I was well and truly puzzled by “Wrekin” and “Uricon.” The Wrekin, Shropshire’s 15th highest peak, turns out to be a distinctive landmark with a fascinating history. (The BBC has more on this subject.) “”Uricon” was harder to find. The word is actually a variant of “Viroconium Cornoviorum,” which is the name of an old Roman town found in Shropshire.

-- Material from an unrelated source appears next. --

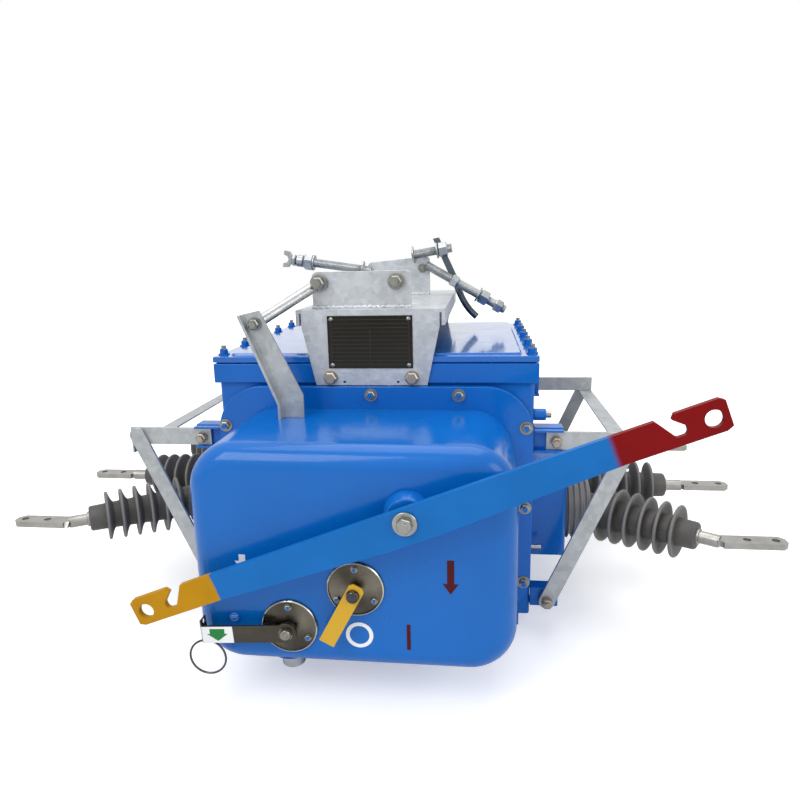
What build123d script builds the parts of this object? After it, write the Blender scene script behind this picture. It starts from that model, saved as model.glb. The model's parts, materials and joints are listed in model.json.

Finally, here is Ian Bostridge singing and discussing “On Wenlock Edge” and “Is My Team Ploughing?” (the latter also based on a poem from A Shropshire Lad).

 

 

4 Comments

  1. Kate Charles said,

    Many thanks for the insightful and generous comments about my book. Glad you enjoyed it.
    As you may have realised, I love the Barchester Chronicles, and I love Vaughan Williams. And I love the Shropshire countryside. When I wrote this book, many years ago now, I couldn’t have imagined that one day I would end up living in Shropshire, just a few miles from the fictional Malbury and from Wenlock Edge. Life is strange.

    • Roberta Rood said,

      Kate, I am delighted to hear from you. As you can no doubt tell, I love Britain very deeply. I have from time to time thought about moving there, as it the place is so dominant in my mind and heart. But I shall content myself with frequent visits, at this point. Reading your bio & your lovely novel made me realize that you & I have much in common. I plan to be on the tour “From Brother Cadfael o Lydmouth” in May. The itinerary calls for us to be joining you for tea on Monday May 16. I am greatly looking forward to it!

      • Kate Charles said,

        Roberta, I’m delighted that you’re coming on the tour and I’ll have the chance to meet you. I know we’ll have any things to talk about! As you say, much in common.

  2. Laurel L. Anderson said,

    Roberta,
    I have been a fan of Kate’s novels for a long time, but it was not until I read your marvelous review of Appointed to Die that I truly understand their depth. I am going back to all five of Kate’s David and Lucy series. I will reread them with a much greater understanding of their meaning and importance, thanks to you. You have a wonderful way with words and an incredible insight into their meaning. Thanks so much for sharing this with me.